Rent and Regulation vs what people think they should pay is out of whack.
big difference in taking in 200 a week during the 60's and 4000 a week in 2010 to keep the doors open for a 10 table room.

bill
 
cell phones, video games, internet, and higher cost of living

Plus the Cost of Running a Pool Room Circa 2012. HighRun55's Posts on his personal struggle to keep him room open may help you understand.

In the Willie Mosconi Biography, "Willies Game" Mosconi say Pool was on the decline since the year of his birth, 1913.
 
I have read many posts like this. I could write a book about efforts to promote pool to the youth. You and many others do not have a clue. You can try all you want and make it FREE. They will tell you to take a hike and take pool with you. There is other stuff that is much more fun to do. They are not interested and you can't get them interested.

While I do respect your opinion let me ask, what future has pool got in America without any interest from the generations to come? Oddly it seems that there is interest from younger generations in other countries and it makes me wonder why there and not here?
 
The simple answer it, like everything, "Times have changed" and nothing is forever and nothing is guaranteed. I owned a room in the early 70's. For pool I got $1.20 an hour per player, beer was $.60 to $1.25. My rent was $285.00 a month electric ran around $75.00 a month. Workers got $2.00 an hour + tips. and I made more money bottom line then you can make today with that little 12 table place. A pool room was a nice little mom & pop business. Pool rooms have been priced out of the market. Opening a pool room today requires considerable expense and is a high risk investment.

In the old days all you needed to open a pool room was the inclination to do so and the customers would be waiting at the door. To be honest, I don't even go to the pool rooms myself anymore. I may stick my head in to see what is going on, usually nothing, but that is about it. I have my big screen TV, a million channels, PPV then there is the internet add to that I have a table sitting in the other room if I want to hit some balls. The pool rooms that are making a go of it have to depend on other incomes besides pool and are not the old time hangouts that breeds lifelong pool players. Times change, people change and that is that. With all the distractions of today pool is just an orphan trying to survive.
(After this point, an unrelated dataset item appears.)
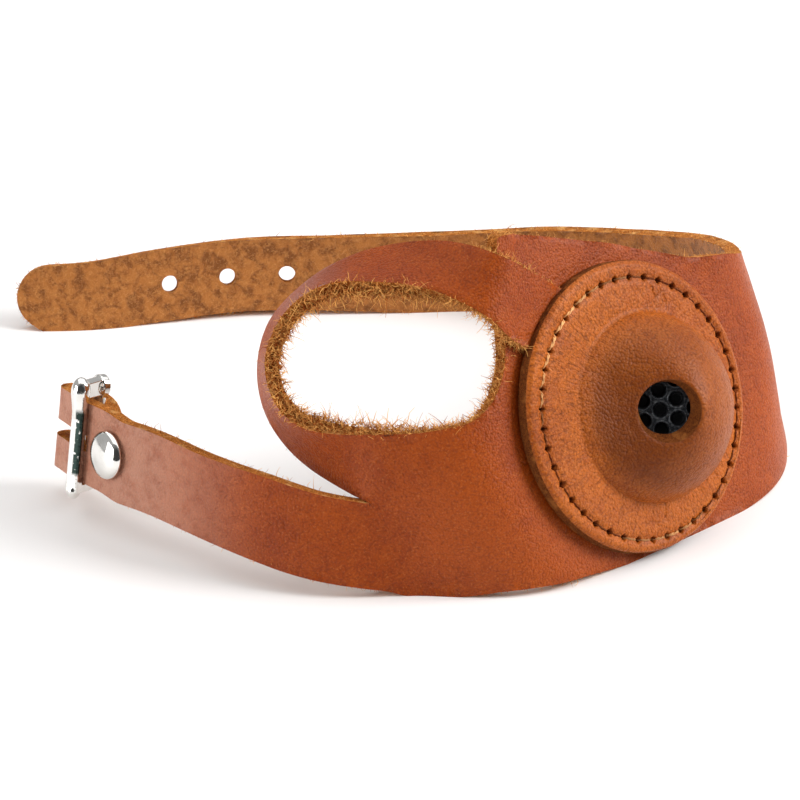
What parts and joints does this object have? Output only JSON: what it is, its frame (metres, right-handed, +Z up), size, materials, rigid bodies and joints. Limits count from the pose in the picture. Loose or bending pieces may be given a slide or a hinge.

It will survive and people will always play it if they can even find a place to play. That is the problem, how do you put the cart back in front of the horse, my guess is, you can't. The classic pool room that produced the classic characters we remember is destined to fade even more and become to us a memory as concerts in the park were to people of the last century. I don't see pool rooms really making any kind of real come back, times have changed.